Интересно, что завтраки отдельно от людей в XVII веке рисовали не на заказ, а впрок — в расчете найти покупателя на рынке. Поэтому формировались крупные ателье с подмастерьями — художники в них ориентировались на моду и эстетические пристрастия, а каждый автор старался найти собственную нишу. Этот поджанр появляется в 1610-х годах в творчестве сразу нескольких антверпенских живописцев, и Клара Петерс занимает среди них важное место.

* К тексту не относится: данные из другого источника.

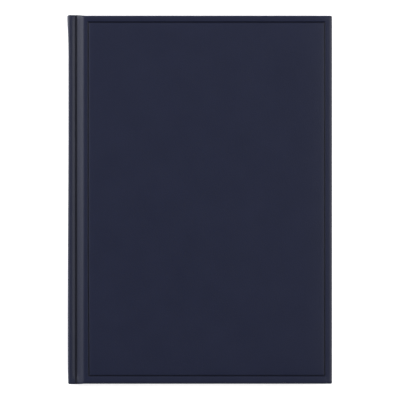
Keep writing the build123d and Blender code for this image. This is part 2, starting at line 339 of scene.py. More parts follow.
def rim_loop(columns, rows, inset):
    """Points of one loop round foot, fore edge and head, and the way out of the sheet at each."""
    limit_x = case_high.x - inset
    low_y, high_y = case_low.y + inset, case_high.y - inset
    soft = corner_round * max(0.0, 1.0 - inset / panel_edge)
    # inside the mitre, the two turned-in edges meet on the corner's diagonal
    across = np.minimum(columns[:-1], limit_x - soft)
    along = np.clip(rows[1:-1], low_y + soft, high_y - soft)

    def corner(centre_y, first_turn):
        turns = [first_turn + step / 4 * math.pi / 2 for step in range(5)]
        ways = [(math.cos(turn), math.sin(turn)) for turn in turns]
        return [(limit_x - soft + soft * x, centre_y + soft * y, x, y) for x, y in ways]

    points = [(x, low_y - foot_more * head_reach(x), 0.0, -1.0) for x in across]
    points += corner(low_y + soft, -math.pi / 2)
    points += [(limit_x, y, 1.0, 0.0) for y in along]
    points += corner(high_y - soft, 0.0)
    points += [(x, high_y + head_more * head_reach(x), 0.0, 1.0) for x in across[::-1]]
    return np.array(points)


def mesh_object(name, points, faces, materials, smooth=True):
    """A new mesh object at the origin."""
    mesh = bpy.data.meshes.new(name)
    mesh.from_pydata([tuple(map(float, point)) for point in points], [], faces)
    for material in materials:
        mesh.materials.append(material)
    mesh.polygons.foreach_set("use_smooth", [smooth] * len(mesh.polygons))
    piece = bpy.data.objects.new(name, mesh)
    bpy.context.collection.objects.link(piece)
    return piece


def point_uv(piece, places):
    """A UV map that gives each point its place on the flat sheet, in metres."""
    corners = np.empty(len(piece.data.loops), int)
    piece.data.loops.foreach_get("vertex_index", corners)
    layer = piece.data.uv_layers.get("UVMap") or piece.data.uv_layers.new(name="UVMap")
    layer.data.foreach_set("uv", np.asarray(places, np.float32)[corners].ravel())


def point_mask(piece, name, values):
    """A float on each point, for a material to read."""
    attribute = piece.data.attributes.new(name, "FLOAT", "POINT")
    attribute.data.foreach_set("value", np.asarray(values, np.float32))


def evaluated(piece):
    """The piece with its modifiers made into a plain mesh."""
    depsgraph = bpy.context.evaluated_depsgraph_get()
    mesh = bpy.data.meshes.new_from_object(piece.evaluated_get(depsgraph))
    piece.modifiers.clear()
    piece.data = mesh
    return piece


def group_of(name, inputs, outputs, kind="ShaderNodeTree"):
    """An empty node group with these named sockets, and its two ends."""
    tree = bpy.data.node_groups.new(name, kind)
    for label, socket_kind, value in inputs:
        socket = tree.interface.new_socket(label, in_out="INPUT", socket_type=socket_kind)
        if value is not None:
            socket.default_value = value
    for label, socket_kind in outputs:
        tree.interface.new_socket(label, in_out="OUTPUT", socket_type=socket_kind)
    return tree, tree.nodes.new("NodeGroupInput"), tree.nodes.new("NodeGroupOutput")


def mix_colours(tree, amount, first, second):
    """One colour turned into another by a mask."""
    first, second = [(*value, 1.0) if isinstance(value, tuple) else value for value in (first, second)]
    return add_node(tree, "ShaderNodeMix", {0: amount, 6: first, 7: second}, data_type="RGBA").outputs[2]


def noise_node(tree, vector, scale, detail=2.0, roughness=0.5):
    """Smooth noise on a vector."""
    inputs = {"Vector": vector, "Scale": scale, "Detail": detail, "Roughness": roughness}
    return add_node(tree, "ShaderNodeTexNoise", inputs).outputs["Fac"]


def use_group(tree, group, vector, **values):
    """One use of a node group, fed with a vector."""
    named = {name.replace("_", " ").title(): value for name, value in values.items()}
    return add_node(tree, "ShaderNodeGroup", {"Vector": vector, **named}, node_tree=group).outputs


def surface_vector(tree):
    """Place on the unrolled sheet, in metres, from the piece's own UV map."""
    return add_node(tree, "ShaderNodeUVMap", uv_map="UVMap").outputs["UV"]


def mask_attribute(tree, name):
    """A mask that is stored on a piece's points."""
    return add_node(tree, "ShaderNodeAttribute", attribute_name=name).outputs["Fac"]


def bump_into(tree, shader, height, strength, distance):
    """Feed a height to a shader's normal."""
    bump = add_node(tree, "ShaderNodeBump", {"Strength": strength, "Distance": distance, "Height": height})
    tree.links.new(bump.outputs["Normal"], shader.inputs["Normal"])


def pebble_grain():
    """Small rounded pebbles with creases between them, as embossed leatherette has."""
    tree, start, end = group_of(
        "pebble_grain",
        [("Vector", "NodeSocketVector", None), ("Pebbles per Metre", "NodeSocketFloat", 1300.0)],
        [("Height", "NodeSocketFloat"), ("Crease", "NodeSocketFloat"), ("Mottle", "NodeSocketFloat")],
    )
    vector = start.outputs["Vector"]
    wobble = add_node(tree, "ShaderNodeTexNoise", {"Vector": vector, "Scale": 900.0, "Detail": 1.0})
    bend = {0: wobble.outputs["Color"], 1: (0.7 * mm, 0.7 * mm, 0.0), 2: vector}
    bent = add_node(tree, "ShaderNodeVectorMath", bend, operation="MULTIPLY_ADD")
    pebble = {"Vector": bent.outputs[0], "Scale": start.outputs["Pebbles per Metre"]}
    away = add_node(tree, "ShaderNodeTexVoronoi", pebble, feature="SMOOTH_F1").outputs["Distance"]
    rounded = maths(tree, "SUBTRACT", 1.0, away)
    height = maths(tree, "MULTIPLY_ADD", noise_node(tree, vector, 5200.0), 0.35, rounded)
    tree.links.new(height, end.inputs["Height"])
    crease = maths(tree, "SMOOTH_MIN", maths(tree, "MULTIPLY", away, 1.3), 1.0, 0.2)
    tree.links.new(crease, end.inputs["Crease"])
    tree.links.new(noise_node(tree, vector, 34.0, 4.0, 0.6), end.inputs["Mottle"])
    return tree


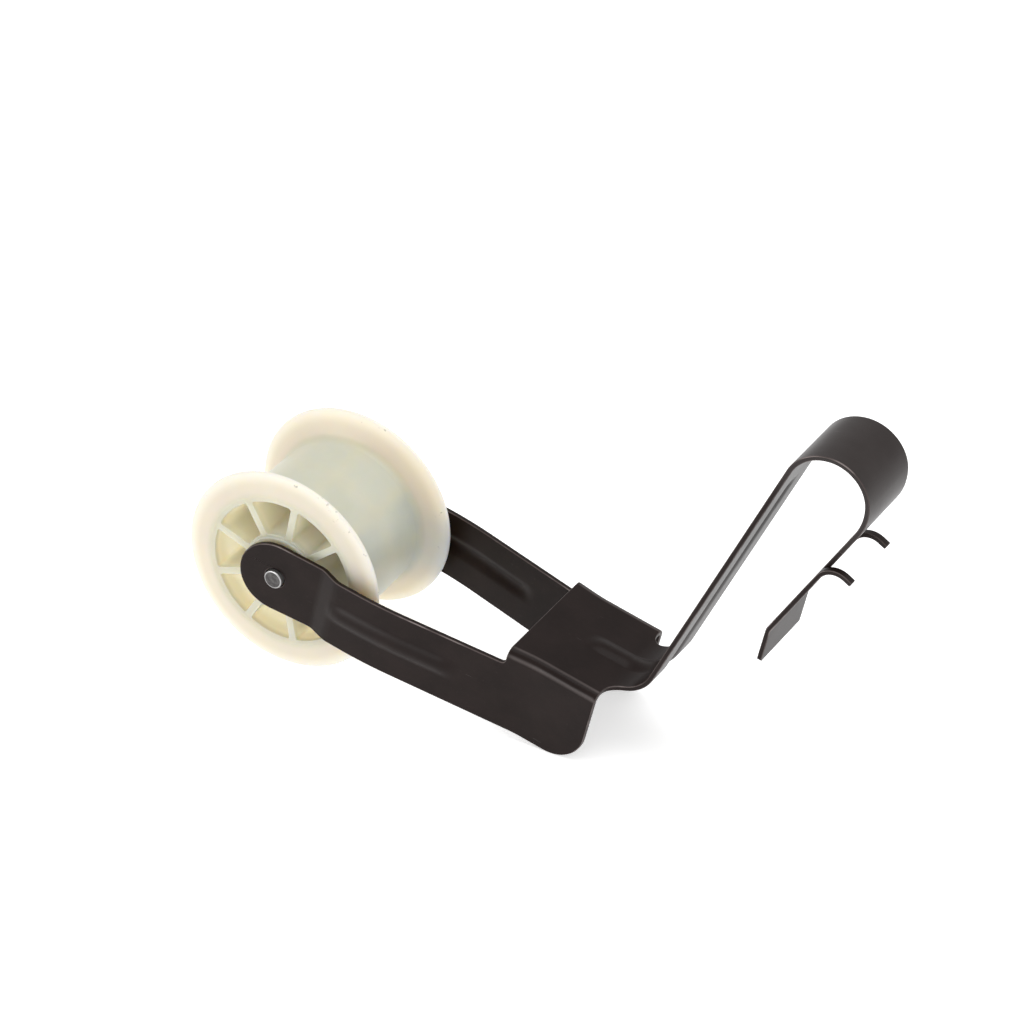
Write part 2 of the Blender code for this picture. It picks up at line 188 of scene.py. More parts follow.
def oxide_steel(name, base, rough):
    """Near-black steel; base is the oxide's brightness."""
    finish = Finish(name, Metallic=0.0, Specular_IOR_Level=0.12)
    run, across, _ = finish.split(finish.along_sheet((1.0, 1.0, 1.0)))
    out = across.math("ABSOLUTE", across)
    start, stop = HAIRPIN_RUN
    # Round the hairpin the skin is painted greyer.
    hairpin_grey = run.band(start - HAIRPIN_FADE[0], start) - run.band(stop, stop + HAIRPIN_FADE[1])
    blotch = finish.noise(finish.along_sheet((60.0, 60.0, 60.0)), 1.3, 4.0)
    grain = finish.noise(finish.along_sheet((180.0, 3200.0, 1.0)), 1.0, 2.0)
    specks = finish.noise(finish.along_sheet((900.0, 900.0, 900.0)), 1.0, 1.0)
    scratch = finish.noise(finish.along_sheet((35.0, 950.0, 1.0)), 1.7, 2.0).band(0.735, 0.775)
    tone = finish.mix(blotch.band(0.3, 0.7), grey(base * 0.82, 0.75), grey(base * 1.18, 0.68))
    tone = finish.mix(specks.band(0.62, 0.80) * 0.35, tone, grey(base * 2.2, 0.45))
    tone = finish.mix(hairpin_grey * (0.45 + blotch * 0.5), tone, grey(0.042, 0.16))
    # Painted highlight: along both saddle folds the skin is painted lighter.
    on_fold = out.peak(*FOLD_HIGHLIGHTS[0]) + out.peak(*FOLD_HIGHLIGHTS[1])
    fold_highlight_and_scuff_zone = on_fold * run.band(*SADDLE_RUN)
    tone = finish.mix(fold_highlight_and_scuff_zone * (0.25 + blotch * 0.5), tone, grey(0.11, 0.20))
    finish.set("Base Color", finish.mix(scratch * 0.45, tone, grey(0.16, 0.05)))
    finish.set("Roughness", rough - 0.05 + blotch * 0.10 + grain * 0.06 - scratch * 0.10)
    finish.bump(grain * 0.35 + specks * 0.35 + blotch * 0.8, 0.00003)
    return finish.material


steel = oxide_steel("oxide_steel", OXIDE_TONE, OXIDE_ROUGHNESS)
print("finish", steel.name)

# %% [markdown]
# The narrow rounded corner between a face and the sheared rim is painted lighter and browner than
# the steel on both sides of it, a painted highlight along every corner of the sheet.

# %% Painted edge highlight
def worn_corner():
    finish = Finish("worn_corner", Metallic=0.5, Specular_IOR_Level=0.5)
    tear = finish.noise(finish.place(scale=(900.0, 900.0, 900.0)), 1.0, 3.0)
    highlight_share = finish.noise(finish.place(scale=(90.0, 90.0, 90.0)), 1.0, 2.0).band(0.45, 0.75)
    # Painted highlight: the rounded corners are painted lighter and browner than the steel.
    finish.set("Base Color", finish.mix(highlight_share, grey(0.045, 0.35), grey(0.17, 0.20)))
    finish.set("Roughness", 0.34 + tear * 0.22)
    finish.bump(tear, 0.00006)
    return finish.material


edge_highlight = worn_corner()
print("finish", edge_highlight.name)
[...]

Конечно, завтрак никогда не был просто завтраком и имел назидательное значение. Например, Иеронимус II Франкен сопоставлял трапезы богача и бедняка, а Клара Петерс «зашивала» в накрытый стол аллегорию брака. На выставке мы видим работу Йориса ван Сона: на столе ветчина, пирог, краб, лимоны. То, что нам кажется очень плотным приемом пищи, для голландцев XVII века было массивным умозрительным посланием. Лимон с надрезанной кожурой, кислый внутри, означает предательство, вино в бокале — кровь Спасителя. Лоснящаяся ветчина и красный лобстер выражают соблазн и искушения, а скомканная скатерть и опрокинутая корзина напоминают о мирской суете.
Выставка «Франс Снейдерс и фламандский натюрморт XVII века. Картины и рисунки из музеев и частных собраний России», ГМИИ имени А.С. Пушкина
Удачная охота и нравственный улов
При чем тут «кабинеты редкостей»? По картинам XVII века в том числе можно отследить изменения в обществе: расцвет натюрморта связан с началом частного собирательства. В XV веке люди собирали разве что домашние алтари для молитв, а в XVI веке в связи с развитием естественных наук и путешествий знать приходит к формированию кунсткамер. Причем сначала эти «кабинеты редкостей» имели фамильное и родовое значение, были посвящены предкам или святым. А в XVII веке люди начали собирать археологические находки, минералы из поездок, чучел, гербарии, изделия ювелиров, резчиков по дереву и кости, картины на светские сюжеты. Все это вторило творческой концепции эпохи барокко theatrum mundi («мир как театр») и визуализировало знания человека о мире, демонстрировало интерес к систематизации сведений об искусстве, науке и ремеслах.
Так, многочисленные трофейные натюрморты детально изображают оружие, перчатки и разные снасти. Цветная битая пернатая дичь и охотничьи принадлежности представляли живописный интерес для художников и фиксировали изменения в стиле развлечений нидерландского истеблишмента: он начал подражать дворянам из других европейских государств и охотиться. Были и светские забавы, связанные с охотой, на которые допускались женщины и дети, — задачи тут были скорее тренировочными. Для этих целей в дворцовых парках содержали ловчих соколов. Неудивительно, что они становились героями натюрмортов и тоже диктовали мораль. По древним представлениям, птица — вместилище человеческой души, и битая птица напоминала о душах погибших грешников. На картине Николаса Каве ловчий сокол попирает битую куропатку, которая считалась символом низменных желаний и пороков: добродетель торжествует.